Click-Through Rate Prediction, Display Advertising, E-commerce

## 1 INTRODUCTION

In cost-per-click (CPC) advertising system, advertisements are ranked by the eCPM (effective cost per mille), which is the product of the bid price and CTR (click-through rate), and CTR needs to be predicted by the system. Hence, the performance of CTR prediction model has a direct impact on the final revenue and plays a key role in the advertising system. Modeling CTR prediction has received much attention from both research and industry community.

Recently, inspired by the success of deep learning in computer vision [14] and natural language processing [1], deep learning based methods have been proposed for CTR prediction task [3, 4, 21, 26].

These methods follow a similar Embedding&MLP paradigm: large scale sparse input features are first mapped into low dimensional embedding vectors, and then transformed into fixed-length vectors in a group-wise manner, finally concatenated together to fed into fully connected layers (also known as multilayer perceptron, MLP) to learn the nonlinear relations among features.
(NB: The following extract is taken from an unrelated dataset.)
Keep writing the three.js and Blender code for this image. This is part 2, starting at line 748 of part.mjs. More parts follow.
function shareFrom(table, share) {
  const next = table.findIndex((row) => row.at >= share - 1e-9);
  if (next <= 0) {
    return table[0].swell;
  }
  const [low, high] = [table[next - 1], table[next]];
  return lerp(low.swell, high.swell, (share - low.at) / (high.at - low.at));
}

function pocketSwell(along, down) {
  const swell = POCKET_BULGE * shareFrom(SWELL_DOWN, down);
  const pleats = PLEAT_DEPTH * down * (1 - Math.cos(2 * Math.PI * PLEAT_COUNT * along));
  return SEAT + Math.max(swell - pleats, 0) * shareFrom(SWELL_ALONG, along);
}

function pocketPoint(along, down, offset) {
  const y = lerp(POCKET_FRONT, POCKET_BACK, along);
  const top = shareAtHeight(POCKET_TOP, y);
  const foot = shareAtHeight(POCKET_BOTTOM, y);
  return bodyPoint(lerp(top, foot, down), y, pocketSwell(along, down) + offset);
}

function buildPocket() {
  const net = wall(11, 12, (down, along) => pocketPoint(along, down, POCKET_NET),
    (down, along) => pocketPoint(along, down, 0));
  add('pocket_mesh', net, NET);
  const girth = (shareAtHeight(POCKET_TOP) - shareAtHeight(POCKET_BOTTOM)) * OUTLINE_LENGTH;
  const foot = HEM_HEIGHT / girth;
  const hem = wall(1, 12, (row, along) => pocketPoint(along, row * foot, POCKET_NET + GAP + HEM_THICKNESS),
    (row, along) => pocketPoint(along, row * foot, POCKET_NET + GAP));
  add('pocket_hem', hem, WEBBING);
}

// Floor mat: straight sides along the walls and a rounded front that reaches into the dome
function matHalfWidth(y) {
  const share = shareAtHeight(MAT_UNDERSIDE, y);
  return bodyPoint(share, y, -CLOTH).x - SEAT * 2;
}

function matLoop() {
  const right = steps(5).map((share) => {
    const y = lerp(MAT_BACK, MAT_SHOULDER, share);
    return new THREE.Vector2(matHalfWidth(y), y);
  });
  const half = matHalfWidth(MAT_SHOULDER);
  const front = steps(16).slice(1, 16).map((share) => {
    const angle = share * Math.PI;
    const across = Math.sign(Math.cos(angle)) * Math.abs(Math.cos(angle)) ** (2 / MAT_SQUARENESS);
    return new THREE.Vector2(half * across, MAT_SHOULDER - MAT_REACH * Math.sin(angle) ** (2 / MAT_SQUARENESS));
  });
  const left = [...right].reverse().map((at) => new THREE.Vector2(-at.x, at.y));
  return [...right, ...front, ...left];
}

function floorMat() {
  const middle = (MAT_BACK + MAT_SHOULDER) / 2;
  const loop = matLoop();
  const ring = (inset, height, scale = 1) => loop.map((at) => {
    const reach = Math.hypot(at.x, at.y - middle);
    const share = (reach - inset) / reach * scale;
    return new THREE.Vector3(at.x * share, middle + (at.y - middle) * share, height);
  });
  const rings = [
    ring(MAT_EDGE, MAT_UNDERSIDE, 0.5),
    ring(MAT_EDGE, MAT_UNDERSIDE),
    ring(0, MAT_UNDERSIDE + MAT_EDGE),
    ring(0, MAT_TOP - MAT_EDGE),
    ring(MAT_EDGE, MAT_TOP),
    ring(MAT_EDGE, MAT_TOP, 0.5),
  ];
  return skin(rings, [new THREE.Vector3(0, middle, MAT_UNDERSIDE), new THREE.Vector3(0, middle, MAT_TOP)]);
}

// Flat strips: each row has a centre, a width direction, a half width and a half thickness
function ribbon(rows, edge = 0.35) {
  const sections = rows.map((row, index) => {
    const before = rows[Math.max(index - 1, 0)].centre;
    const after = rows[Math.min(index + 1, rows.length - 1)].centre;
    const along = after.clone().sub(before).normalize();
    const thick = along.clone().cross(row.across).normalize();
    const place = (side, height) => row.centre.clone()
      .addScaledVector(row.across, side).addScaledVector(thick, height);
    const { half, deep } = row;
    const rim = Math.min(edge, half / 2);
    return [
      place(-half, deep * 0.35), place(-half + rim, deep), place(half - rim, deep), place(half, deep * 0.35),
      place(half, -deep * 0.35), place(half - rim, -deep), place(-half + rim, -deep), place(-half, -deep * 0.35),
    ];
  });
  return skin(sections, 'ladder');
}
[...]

Compared with commonly used logistic regression model [19], these deep learning methods can reduce a lot of feature engineering jobs and enhance the model capability greatly. For simplicity, we name these methods Embedding&MLP in this paper, which now have become popular on CTR prediction task.
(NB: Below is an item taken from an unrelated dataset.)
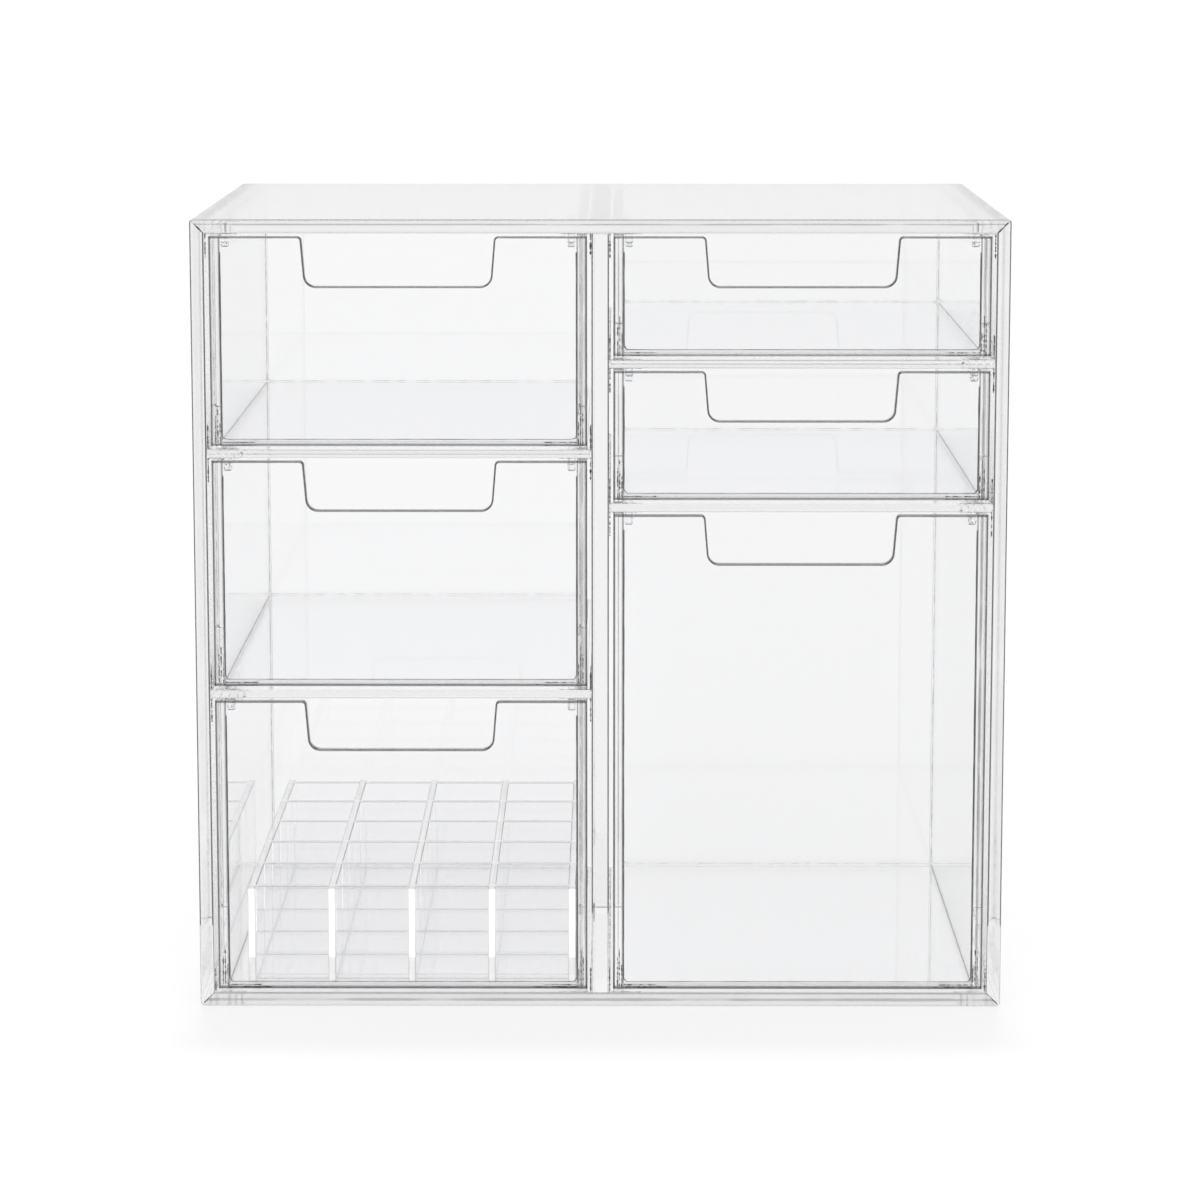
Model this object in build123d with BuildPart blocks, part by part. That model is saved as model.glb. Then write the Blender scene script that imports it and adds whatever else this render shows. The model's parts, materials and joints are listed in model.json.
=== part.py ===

However, the user representation vector with a limited dimension in Embedding&MLP methods will be a bottleneck to express user's diverse interests. Take display advertising in e-commerce site as an example. Users might be interested in different kinds of goods simultaneously when visiting the e-commerce site. That is to say, user interests are *diverse*. When it comes to CTR prediction task, user interests are usually captured from user behavior data. Embedding&MLP methods learn the representation of all interests for a certain user by transforming the embedding vectors of user behaviors into a fixed-length vector, which is in an euclidean space where all users' representation vectors are. In other words, diverse interests of the user are compressed into a fixed-length vector, which limits the expressive ability of Embedding&MLP methods. To make the representation capable enough for expressing user's diverse interests, the dimension of the fixed-length vector needs to be largely expanded. Unfortunately, it will dramatically enlarge the size of learning parameters and aggravate the risk of overfitting under limited data. Besides, it adds the burden of computation and storage, which may not be tolerated for an industrial online system.
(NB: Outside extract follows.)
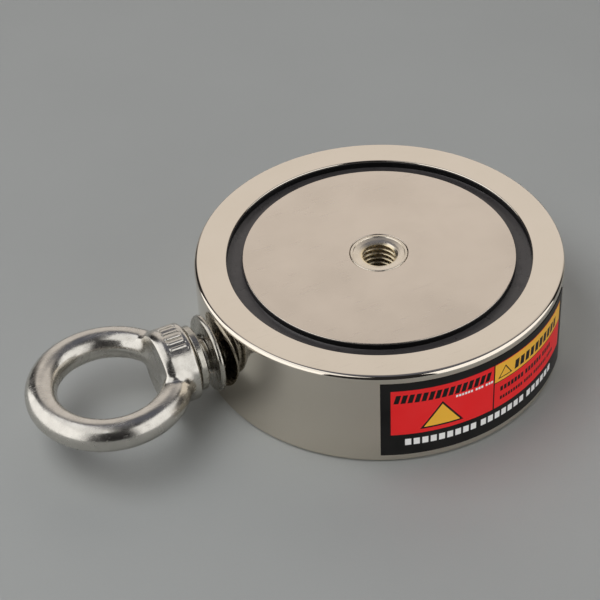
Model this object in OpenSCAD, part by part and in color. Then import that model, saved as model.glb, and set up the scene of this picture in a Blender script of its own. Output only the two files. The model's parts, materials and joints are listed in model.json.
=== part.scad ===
// Double-sided magnet for searching under water: a plated steel shell with a magnet in
// each face, tapped centre bushes, and an eye bolt screwed into the side.
// Millimetres. The origin is on the body's axis, on the lower face. +Z is up and the
// eye bolt points along -X.

/* [Body] */
// Outer diameter of the steel shell
body_d = 94; // [90:1:110]
// Height of the body, face to face
body_h = 28; // [28:0.5:34]
// Radius of the shell's rounded outer edges
edge_r = 1.05; // [0.3:0.05:1.5]
// Bore of the shell's rim, around each magnet
rim_bore_d = 77.6; // [76:0.2:79]
// Thickness of the plate that divides the two magnet pockets
divider_t = 12; // [12:0.5:13]
// Chamfer on the rim's inner edge
rim_chamfer = 0.3; // [0.1:0.05:0.5]

/* [Magnet stack] */
// Diameter of the magnet and of the pole disc on it
disc_d = 69.4; // [66:0.2:72]
// Thickness of the pole disc
disc_t = 2; // [1:0.1:2.4]
// How far the pole disc lies below the rim
disc_recess = 0.3; // [0.1:0.05:0.6]
// Thickness of the cured adhesive under the magnet
film_t = 0.2; // [0.1:0.05:0.3]
// Diameter of the hole in the magnet
magnet_bore_d = 19; // [17:0.5:24]
// How far the resin in the groove lies below the rim
resin_recess = 2.2; // [1.2:0.1:2.4]

/* [Tapped bush] */
// Nominal diameter of every thread on the part
thread_d = 10; // [8:1:10]
// Diameter of the bush's head, seen in the face
bush_head_d = 14.7; // [14:0.1:16]
// Diameter of the spigot pressed into the divider
bush_spigot_d = 13; // [12:0.1:13.5]
// Width of the flat lip around the dish
bush_lip = 0.35; // [0.2:0.05:0.6]
// Depth of the dish in the bush's head
dish_depth = 0.8; // [0.4:0.1:1.2]
// Gap between the bush and the pole disc
bush_gap = 0.1; // [0.05:0.05:0.2]

/* [Label] */
// Length of the label around the side
label_len = 61.6; // [40:0.2:90]
// Height of the label
label_h = 23.5; // [18:0.5:24]
// Thickness of the label
label_t = 0.15; // [0.1:0.05:0.3]
// Height of the label's lower edge above the lower face
label_z = 2.4; // [1.5:0.1:2.6]
// Direction that the label's middle faces, around +Z from +X
label_azimuth = -79.8; // [-140:0.1:140]

/* [Eye bolt] */
// Diameter of the ring's round section
ring_bar_d = 8; // [7:0.5:9]
// Inside diameter of the ring
ring_inner_d = 25.6; // [24:0.2:28]
// Distance from the boss's seat to the middle of the ring
ring_reach = 21; // [20.8:0.2:22]
// Diameter of the round boss under the ring
boss_d = 20; // [18:0.5:22]
// Length of the boss, along the bolt
boss_len = 8.5; // [8.4:0.1:9]
// Length of the chamfer at the boss's ring end
boss_chamfer = 1.5; // [0.5:0.1:2]
// Length of the threaded shank
shank_len = 18; // [15:0.5:20]
// Gap between the shell's side and the boss's seat
seat_gap = 7; // [5.6:0.1:8]
// Radial clearance of the shank in the tapped hole
thread_clear = 0.05; // [0.02:0.01:0.08]

/* [Washers] */
// Outer diameter of the spring washer
spring_washer_d = 16.8; // [16:0.2:18.4]
// Inner diameter of the spring washer
spring_washer_bore = 10.4; // [10.2:0.1:11]
// Thickness of the spring washer
spring_washer_t = 2.5; // [2.2:0.1:2.6]
// Width of the spring washer's split
spring_washer_split = 0.9; // [0.5:0.1:1.5]
// Direction of the split, around the bolt from the top
spring_washer_split_angle = -143; // [-180:1:180]
// Outer diameter of the flat washer
flat_washer_d = 20; // [18:0.5:21]
// Inner diameter of the flat washer
flat_washer_bore = 10.5; // [10.4:0.1:11]
// Thickness of the flat washer
flat_washer_t = 1.3; // [1:0.1:1.4]
// Gap between the flat washer and the shell
flat_washer_gap = 0.9; // [0.8:0.1:1.4]

/* [Hidden] */
body_r = body_d / 2;
mid_h = body_h / 2;
rim_bore_r = rim_bore_d / 2;
disc_r = disc_d / 2;
divider_half = divider_t / 2;
face_h = mid_h;
pocket_h = face_h - divider_half;
disc_face_h = face_h - disc_recess;
disc_back_h = disc_face_h - disc_t;
magnet_seat_h = divider_half + film_t;
magnet_bore_r = magnet_bore_d / 2;
bush_head_r = bush_head_d / 2;
bush_spigot_r = bush_spigot_d / 2;
// Half of the space left between the two bushes in the middle of the divider
bush_end_h = 0.5;
bush_round = 0.2;
thread_r = thread_d / 2;
// The tapped hole in the side: its full thread, then the drill's point
side_hole_depth = 14.5;
drill_point = 2.5;
// The chamfer that opens a tapped hole, on its radius
mouth_chamfer = 0.6;
seat_s = body_r + seat_gap;
ring_r = (ring_inner_d + ring_bar_d) / 2;
ring_s = seat_s + ring_reach;
boss_r = boss_d / 2;
boss_nose_r = boss_r - boss_chamfer / 2;
seat_chamfer = 0.6;
shank_r = thread_r - thread_clear;
shank_end_s = seat_s - shank_len;
tip_chamfer = 1;
label_angle = label_len / body_r * 180 / PI;
cut = 1;
round_fn = 180;
small_fn = 96;

// A disc of this radius and height with both outer edges rounded, as a half section
module round_edge_section(radius, height, edge) {
    square([radius - edge, height]);
    translate([0, edge])
        square([radius, height - 2 * edge]);
    for (z = [edge, height - edge])
        translate([radius - edge, z])
            circle(edge, $fn = small_fn);
}

// A flat ring standing on z = base
module flat_ring(inner_r, outer_r, base, top, fn = round_fn) {
    translate([0, 0, base])
        difference() {
            cylinder(r = outer_r, h = top - base, $fn = fn);
            translate([0, 0, -cut])
                cylinder(r = inner_r, h = top - base + 2 * cut, $fn = fn);
        }
}

// Children are drawn on the divider's middle plane, facing the upper or the lower face
module on_face(upper) {
    translate([0, 0, mid_h])
        mirror([0, 0, upper ? 0 : 1])
            children();
}

// Children are drawn along +Z, which becomes the eye bolt's axis
module along_bolt() {
    translate([0, 0, mid_h])
        rotate([0, -90, 0])
            children();
}

// One pocket and its rim chamfer, as a half section above the middle plane
module pocket_section() {
    translate([0, divider_half])
        square([rim_bore_r, pocket_h + cut]);
    polygon([
        [0, face_h - rim_chamfer],
        [rim_bore_r, face_h - rim_chamfer],
        [rim_bore_r + rim_chamfer + cut, face_h + cut],
        [0, face_h + cut]
    ]);
}

// The blind tapped hole in the side, with its drill point and mouth chamfer
module side_hole() {
    along_bolt() {
        translate([0, 0, body_r - side_hole_depth])
            cylinder(r = thread_r, h = side_hole_depth + cut, $fn = small_fn);
        translate([0, 0, body_r - side_hole_depth - drill_point])
            cylinder(r1 = 0, r2 = thread_r, h = drill_point, $fn = small_fn);
        translate([0, 0, body_r - mouth_chamfer])
            cylinder(
                r1 = thread_r, r2 = thread_r + mouth_chamfer + cut,
                h = mouth_chamfer + cut, $fn = small_fn
            );
    }
}

module steel_shell() {
    color("darkkhaki")
        difference() {
            rotate_extrude($fn = round_fn)
                difference() {
                    round_edge_section(body_r, body_h, edge_r);
                    square([bush_spigot_r, body_h]);
                    translate([0, mid_h])
                        pocket_section();
                    translate([0, mid_h])
                        mirror([0, 1])
                            pocket_section();
                }
            side_hole();
        }
}

module bond_film(upper) {
    color("dimgray")
        on_face(upper)
            flat_ring(magnet_bore_r, disc_r, divider_half, magnet_seat_h);
}

module magnet(upper) {
    color("silver")
        on_face(upper)
            flat_ring(magnet_bore_r, disc_r, magnet_seat_h, disc_back_h);
}

module pole_disc(upper) {
    color("tan")
        on_face(upper)
            flat_ring(bush_head_r + bush_gap, disc_r, disc_back_h, disc_face_h);
}

module resin_ring(upper) {
    color("darkslategray")
        on_face(upper)
            flat_ring(disc_r, rim_bore_r, divider_half, face_h - resin_recess);
}

module centring_collar(upper) {
    color("whitesmoke")
        on_face(upper)
            flat_ring(bush_head_r, magnet_bore_r, divider_half, disc_back_h, small_fn);
}

module threaded_bush(upper) {
    color("wheat")
        on_face(upper)
            rotate_extrude($fn = small_fn)
                polygon([
                    [thread_r, bush_end_h],
                    [bush_spigot_r, bush_end_h],
                    [bush_spigot_r, divider_half],
                    [bush_head_r, divider_half],
                    [bush_head_r, disc_face_h - bush_round],
                    [bush_head_r - bush_round, disc_face_h],
                    [bush_head_r - bush_lip, disc_face_h],
                    [thread_r, disc_face_h - dish_depth]
                ]);
}

module label() {
    color("crimson")
        rotate([0, 0, label_azimuth - label_angle / 2])
            rotate_extrude(angle = label_angle, $fn = round_fn)
                translate([body_r, label_z])
                    square([label_t, label_h]);
}

module flat_washer() {
    color("gainsboro")
        along_bolt()
            flat_ring(
                flat_washer_bore / 2, flat_washer_d / 2,
                body_r + flat_washer_gap, body_r + flat_washer_gap + flat_washer_t,
                small_fn
            );
}

module spring_washer() {
    color("gray")
        along_bolt()
            difference() {
                flat_ring(
                    spring_washer_bore / 2, spring_washer_d / 2,
                    seat_s - spring_washer_t, seat_s, small_fn
                );
                rotate([0, 0, spring_washer_split_angle])
                    translate([0, -spring_washer_split / 2, seat_s - spring_washer_t - cut])
                        cube([spring_washer_d, spring_washer_split, spring_washer_t + 2 * cut]);
            }
}

module eye_ring() {
    translate([-ring_s, 0, mid_h])
        rotate_extrude($fn = round_fn)
            translate([ring_r, 0])
                circle(d = ring_bar_d, $fn = small_fn);
}

// The boss and the shank, turned about the bolt's axis
module boss_and_shank() {
    along_bolt()
        rotate_extrude($fn = small_fn)
            polygon([
                [0, shank_end_s],
                [shank_r - tip_chamfer, shank_end_s],
                [shank_r, shank_end_s + tip_chamfer],
                [shank_r, seat_s],
                [boss_r - seat_chamfer, seat_s],
                [boss_r, seat_s + seat_chamfer],
                [boss_r, seat_s + boss_len - boss_chamfer],
                [boss_nose_r, seat_s + boss_len],
                [0, seat_s + boss_len]
            ]);
}

module eye_bolt() {
    color("lightsteelblue")
        union() {
            eye_ring();
            boss_and_shank();
        }
}

steel_shell();
label();
bond_film(true);  // upper_bond_film
magnet(true);  // upper_magnet
pole_disc(true);  // upper_pole_disc
resin_ring(true);  // upper_resin_ring
centring_collar(true);  // upper_centring_collar
threaded_bush(true);  // upper_threaded_bush
bond_film(false);  // lower_bond_film
magnet(false);  // lower_magnet
pole_disc(false);  // lower_pole_disc
resin_ring(false);  // lower_resin_ring
centring_collar(false);  // lower_centring_collar
threaded_bush(false);  // lower_threaded_bush
flat_washer();
spring_washer();
eye_bolt();
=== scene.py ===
"""The looks of a double-sided fishing magnet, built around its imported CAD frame.

Pieces are modelled in millimetres. A turned piece stands on its own axis, +Z, and is
then placed and scaled to metres in the frame's axes: the body's pieces stay upright and
the bolt's pieces are laid along -X, at the height of the tapped hole in the side.
"""

from __future__ import annotations

import json
import logging
import math
from dataclasses import dataclass, field
from enum import Enum
from typing import Any, Callable, Iterable, Sequence, Union

import bmesh
import bpy
import numpy as np
from mathutils import Matrix, Vector, noise

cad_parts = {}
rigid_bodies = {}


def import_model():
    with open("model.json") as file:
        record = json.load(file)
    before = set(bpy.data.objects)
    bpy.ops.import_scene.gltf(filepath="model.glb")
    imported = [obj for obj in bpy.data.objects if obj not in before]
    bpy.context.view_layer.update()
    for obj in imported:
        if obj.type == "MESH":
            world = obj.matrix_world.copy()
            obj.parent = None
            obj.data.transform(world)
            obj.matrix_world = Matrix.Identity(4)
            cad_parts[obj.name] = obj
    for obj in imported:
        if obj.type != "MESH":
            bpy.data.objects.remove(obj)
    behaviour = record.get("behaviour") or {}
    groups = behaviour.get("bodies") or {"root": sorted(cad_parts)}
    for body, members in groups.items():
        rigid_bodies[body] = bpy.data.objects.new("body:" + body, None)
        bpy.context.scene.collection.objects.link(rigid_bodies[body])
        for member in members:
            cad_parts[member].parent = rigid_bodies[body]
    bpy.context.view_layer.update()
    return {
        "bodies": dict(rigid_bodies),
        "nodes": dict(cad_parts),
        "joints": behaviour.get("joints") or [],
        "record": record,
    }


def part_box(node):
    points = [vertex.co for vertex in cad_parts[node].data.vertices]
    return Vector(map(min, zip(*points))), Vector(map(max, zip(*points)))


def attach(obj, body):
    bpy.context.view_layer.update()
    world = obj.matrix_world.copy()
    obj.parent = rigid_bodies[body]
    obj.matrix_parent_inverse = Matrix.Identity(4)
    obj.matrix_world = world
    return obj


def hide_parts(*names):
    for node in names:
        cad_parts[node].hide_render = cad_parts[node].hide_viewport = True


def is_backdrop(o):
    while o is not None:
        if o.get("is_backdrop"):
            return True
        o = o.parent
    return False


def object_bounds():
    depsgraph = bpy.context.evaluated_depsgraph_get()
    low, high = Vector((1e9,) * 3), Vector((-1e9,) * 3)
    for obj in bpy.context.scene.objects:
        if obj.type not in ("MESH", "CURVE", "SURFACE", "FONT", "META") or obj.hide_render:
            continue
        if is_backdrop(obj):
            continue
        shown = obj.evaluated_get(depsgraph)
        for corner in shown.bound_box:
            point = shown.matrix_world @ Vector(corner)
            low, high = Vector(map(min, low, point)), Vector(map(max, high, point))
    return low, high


log = logging.getLogger("fishing_magnet")

MM = 0.001
FULL_TURN = 2.0 * math.pi
MERGE_MM = 1e-4
THREAD_MERGE_MM = 20.0 * MERGE_MM
SPIGOT_R = 6.5
OVERCUT_MM = 1.0
HOLD_MM = 0.12

Colour = tuple[float, float, float]
Point = tuple[float, float]
Number = Union["Wire", float]
Look = bpy.types.Material
Piece = bpy.types.Object
Solid = bmesh.types.BMesh


# --------------------------------------------------------------------------- shaders


def operators(operation: str) -> tuple[Callable[..., Wire], Callable[..., Wire]]:
    """Make an operator of wires, and its reflected form.

    Args:
        operation: The Math node's operation.

    Returns:
        The method for a wire on the left, and the one for a wire on the right.
    """

    def plain(self: Wire, other: Number) -> Wire:
        """Return the operation on self and other."""
        return self.graph.math(operation, self, other)

    def reflected(self: Wire, other: Number) -> Wire:
        """Return the operation on other and self."""
        return self.graph.math(operation, other, self)

    return plain, reflected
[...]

On the other hand, it is not necessary to compress all the diverse interests of a certain user into the same vector when predicting a candidate ad because only part of user's interests will influence his/her action (to click or not to click). For example, a female swimmer will click a recommended goggle mostly due to the bought of bathing suit rather than the shoes in her last week's shopping list. Motivated by this, we propose a novel model: Deep Interest Network (DIN), which adaptively calculates the representation vector of user interests by taking into consideration the relevance of historical behaviors given a candidate ad. By introducing a local activation unit, DIN pays attentions to the related user interests by soft-searching for relevant parts of historical behaviors and takes a weighted sum pooling to obtain the representation of user interests with respect to the candidate ad. Behaviors with higher relevance to the candidate ad get higher activated weights and dominate the representation of user interests. We visualize this phenomenon in the experiment section. In this way, the representation vector ofuser interests varies over different ads, which improves the expressive ability of model under limited dimension and enables DIN to better capture user's diverse interests.

Training industrial deep networks with large scale sparse features is of great challenge. For example, SGD based optimization methods only update those parameters of sparse features appearing in each mini-batch. However, adding with traditional  $\ell_2$  regularization, the computation turns to be unacceptable, which needs to calculate L2-norm over the whole parameters (with size scaling up to billions in our situation) for each mini-batch. In this paper, we develop a novel mini-batch aware regularization where only parameters of non-zero features appearing in each mini-batch participate in the calculation of L2-norm, making the computation acceptable. Besides, we design a data adaptive activation function, which generalizes commonly used PReLU[12] by adaptively adjusting the rectified point w.r.t. distribution of inputs and is shown to be helpful for training industrial networks with sparse features.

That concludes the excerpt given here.